By adopting the Sustainable Development Goals (SDGs), world leaders have publicly acknowledged that water and sanitation are vital for eradicating poverty and are fundamental elements for sustainable development everywhere.
SDG targets 6.1 and 6.2 set out to achieve universal access to water and sanitation by 2030. Given that 3.1 billion people are employed globally (World Bank, 2013), the workplace is a crucial setting for achieving universal WASH access. In other words, companies can provide concrete contributions to the SDGs by ensuring that their employees have access to clean water, sanitation and hygiene at the workplace.
The WBCSD’s WASH at the workplace Pledge provides companies with the tools to ensure that access to WASH for employees in operations under direct company control is always ensured.
To date, 41 large companies have committed to the WASH Pledge. Together, they employ over 2.3 million people, and are providing access to safe WASH at work. The initiative is widely quoted by WASH and business experts as key in the WASH & private sector sphere.

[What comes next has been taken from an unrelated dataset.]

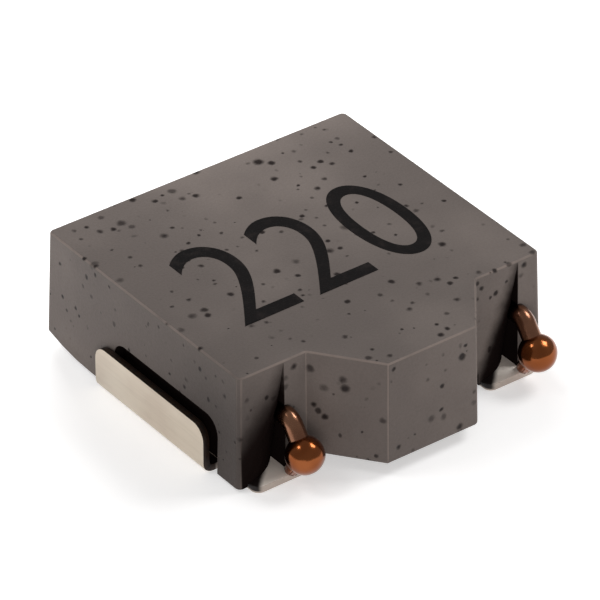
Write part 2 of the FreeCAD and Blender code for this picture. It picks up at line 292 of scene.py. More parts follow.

On World Toilet Day 2015, Paul Bulcke (CEO, Nestlé), Paul Polman (CEO, Unilever), Tom Albanese (CEO, Vedanta Resources), and Nick Blazquez, (President, Africa and Asia Pacific, Diageo) made a global call to action to CEOs to sign the WASH Pledge.
It’s now time to take the next step. We want to help companies look beyond their own operations and into their supply chains and across surrounding communities. This is why the WBCSD joined WASH4Work, an initiative of 11 expert organizations in the WASH field, who have come together to coordinate, collaborate and align efforts to encourage and support business action on WASH. It will also aim to support governments and the public to enable business action.
To mark this year’s World Water Day, WASH4Work will be introduced at a high-level discussion on the private sector and WASH at the United Nations Headquarters in New York.
Today’s event is hosted by the Permanent Mission of Sweden, and keynote speakers include the UN Deputy Secretary-General Jan Eliasson, H.E. Annika Söder, State Secretary for Foreign Affairs, Sweden, and panellists from the private sector, international organizations and civil society, including David Croft, Global Sustainable Development Director at Diageo.
About WASH4Work
WASH4Work was established following the ODI Report ‘Private sector and water supply, sanitation and hygiene’, published in October 2015 and commissioned by UNICEF and the UN Foundation following UN Deputy Secretary General Jan Eliasson’s Call to Action on Sanitation in 2014. To advance progress in the WASH and private sector sphere, the report proposes to “encourage perception of WASH in the workplace as a normal part of good business practice, for example through scale-up of the WBCSD Pledge and progressively making WASH a core component of workplace health and safety” and the WASH Pledge is identified as an “accessible starting point for all companies.”
Current WASH4Work partners include: Global Poverty Project, International Labor Organization, UN Foundation, UN Global Compact CEO Water Mandate, UNICEF, Unilever, USAID, Water & Sanitation for the Urban Poor, Water Supply and Sanitation Collaborative Council, WaterAid, and World Business Council for Sustainable Development.